Ma in una visione che ci vede coinvolti radicalmente e tesi al cambiamento totale o quasi, guai se non ci sentissimo e fossimo anche nei fatti tutti impegnati!
Oltretutto questa pagina è dedicata all’innovazione sociale, e con le sofferenze che sta patendo il welfare – anche nella nostra regione – tutti dobbiamo, non solo percepire la necessità e l’urgenza del cambiamento, ma anche disporci e contribuirvi.

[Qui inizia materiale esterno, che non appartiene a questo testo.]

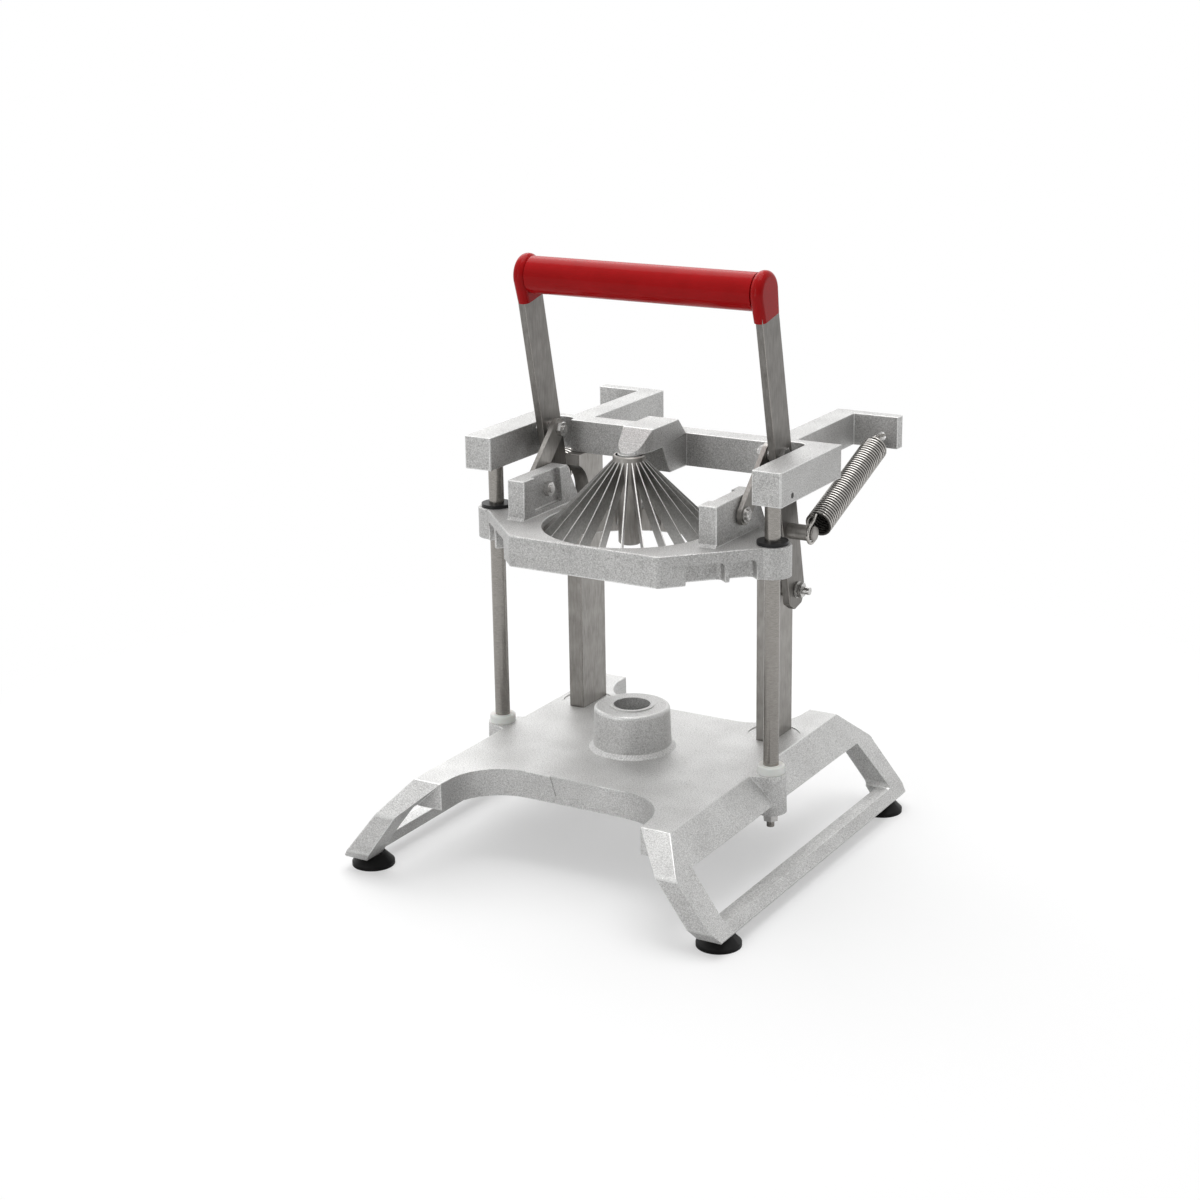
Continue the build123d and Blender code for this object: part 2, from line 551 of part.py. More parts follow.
def yoke_nose():
    """Beam from the crossbar to the blade axis: arched below, ramped at its round end, with a boss."""
    crossbar_mid = CROSSBAR_Y + CROSSBAR_DEPTH / 2
    side = [(NOSE_FRONT, NOSE_UNDERSIDE), (NOSE_FRONT, NOSE_UNDERSIDE + NOSE_SHOULDER_RISE),
            (NOSE_RAMP_Y, NOSE_CREST), (NOSE_CREST_REAR, NOSE_CREST), (CROSSBAR_Y, YOKE_TOP),
            (crossbar_mid, YOKE_TOP), (crossbar_mid, YOKE_UNDERSIDE), (NOSE_ARCH_FOOT_Y, YOKE_UNDERSIDE),
            (NOSE_ARCH_Y, NOSE_UNDERSIDE)]
    beam = prism_x(side, -NOSE_HALF_WIDTH, NOSE_HALF_WIDTH)
    half_plan = [(0, NOSE_ROUND_Y), (NOSE_RADIUS, NOSE_ROUND_Y), (NOSE_HALF_WIDTH, NOSE_RAMP_Y),
                 (NOSE_HALF_WIDTH, CROSSBAR_REAR), (0, CROSSBAR_REAR)]
    plan = make_face(Polyline(*half_plan, close=True))
    plan += mirror(plan, about=Plane.YZ) + Pos(0, NOSE_ROUND_Y) * Circle(NOSE_RADIUS)
    beam &= prism_z(plan, YOKE_UNDERSIDE, NOSE_CREST)
    return beam + post(STRIPPER_RADIUS, 0, 0, NOSE_TIP, NOSE_UNDERSIDE)


def yoke_casting():
    """One casting: crossbar, two front arms on the rods, two rear arms with hooks, and the nose."""
    yoke = block(-YOKE_ARM_OUTER, YOKE_ARM_OUTER, CROSSBAR_Y, CROSSBAR_REAR, YOKE_UNDERSIDE, YOKE_TOP)
    arm = block(YOKE_ARM_X, YOKE_ARM_OUTER, YOKE_ARM_FRONT, CROSSBAR_REAR, YOKE_UNDERSIDE, YOKE_TOP)
    arm += block(REAR_ARM_X, REAR_ARM_X + REAR_ARM_WIDTH, CROSSBAR_Y, HOOK_REAR_Y, YOKE_UNDERSIDE, YOKE_TOP)
    arm += block(REAR_ARM_X, HOOK_REACH_X, HOOK_REAR_Y - HOOK_DEPTH, HOOK_REAR_Y, YOKE_UNDERSIDE, YOKE_TOP)
    yoke += both_sides(arm)

    slot_face = make_face(Polyline((LEVER_SLOT_X, 0), (YOKE_ARM_X, 0), (YOKE_ARM_X, LEVER_SLOT_REAR),
                                   (LEVER_SLOT_X, LEVER_SLOT_REAR), close=True))
    slot_face = fillet(slot_face.vertices().group_by(Axis.Y)[-1], LEVER_SLOT_ROUND)
    yoke -= both_sides(prism_z(slot_face, YOKE_UNDERSIDE, YOKE_TOP))
    uprights = yoke.edges().filter_by(Axis.Z).group_by(Axis.Y)
    yoke = fillet(uprights[0] + uprights[-1], EDGE_ROUND)
    yoke = fillet(yoke.faces().filter_by(Axis.Z).sort_by(Axis.Z)[-1].outer_wire().edges(), EDGE_ROUND / 2)
    yoke += yoke_nose()

    hook_hole = Plane.XZ.offset(-HOOK_REAR_Y) * Pos(SPRING_X, HOOK_Z) * Circle(HOOK_HOLE_RADIUS)
    cuts = extrude(hook_hole, amount=HOOK_DEPTH)
    cuts += post(ROD_RADIUS + BORE_CLEARANCE, ROD_X, 0, YOKE_UNDERSIDE, YOKE_UNDERSIDE + ROD_TOP_IN_YOKE)
    cuts += bar_x(SCREW_RADIUS + BORE_CLEARANCE, ROD_X, YOKE_ARM_OUTER, 0, YOKE_UNDERSIDE + SET_SCREW_RISE)
    cuts += tenon(SLOT_CLEARANCE)
    yoke -= both_sides(cuts)
    return yoke - post(STRIPPER_SPIGOT_RADIUS + BORE_CLEARANCE, 0, 0, NOSE_TIP, NOSE_UNDERSIDE)


def yoke_set_screw():
    """Grub screw that locks a rod in the yoke arm."""
    x = ROD_X + ROD_RADIUS
    return bar_x(SCREW_RADIUS, x, x + SET_SCREW_LENGTH, 0, YOKE_UNDERSIDE + SET_SCREW_RISE)


def stripper_rod():
    """Fixed rod on the blade axis that pushes the core out of the rising hub."""
    rod = post(STRIPPER_RADIUS, 0, 0, STRIPPER_END, NOSE_TIP)
    rod = chamfer(rod.edges().group_by(Axis.Z)[0], EDGE_ROUND)
    return rod + post(STRIPPER_SPIGOT_RADIUS, 0, 0, NOSE_TIP, NOSE_UNDERSIDE)


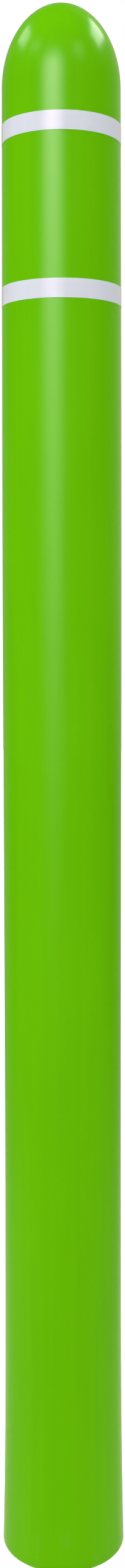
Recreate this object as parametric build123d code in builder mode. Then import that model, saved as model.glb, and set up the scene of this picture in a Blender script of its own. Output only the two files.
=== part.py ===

Tutti, pubblico e privato e, nel privato, non solo il non profit, non solo l’imprenditoria sociale. Credo che il motivo sia intuibile, ma per essere più esplicito: il welfare è e deve restare pubblico, che non deve significare per forza statale. Da ciò ne discende che gestori anche privati che svolgono una funzione pubblica devono scambiare di più con il decisore politico, il pubblico amministratore, per condividere obiettivi e percorsi, e lavorare gomito a gomito con la struttura operativa, livello per livello, di più e meglio di quanto già non si faccia, per costruire insieme metodi, strumenti e trovare le soluzioni ai numerosi problemi.
Per questo anche non occorre accettare, tanto meno, solo obiettivi e risultato. La vera innovazione sociale chiede integrazione ed esige collaborazione. Per questo nessuno deve mancare all’appello!
Certo che occorre operare cambiamenti anche in questi processi, in ambiti e per funzioni e obiettivi che non viene naturale pensare quali piazze di innovazione.
Ma dobbiamo provarci, anzi: dobbiamo riuscirci!
Al proposito e per rappresentare in una frase le difficoltà che ci aspettano, richiamo alcune sue parole contenute nel commento: “[…]l’innovazione comporta rotture di barriere e confini, di incrostazioni e rigidità, di camere stagne e diritti acquisiti[…]”. E le assicuro che questi vizi non stanno solo da una parte!
Si tratta per tutti noi di cambiare anche un po’ la nostra natura. Che ne pensa? Ne vale la pena? E ci riusciremo? Io dico di si. Per forza!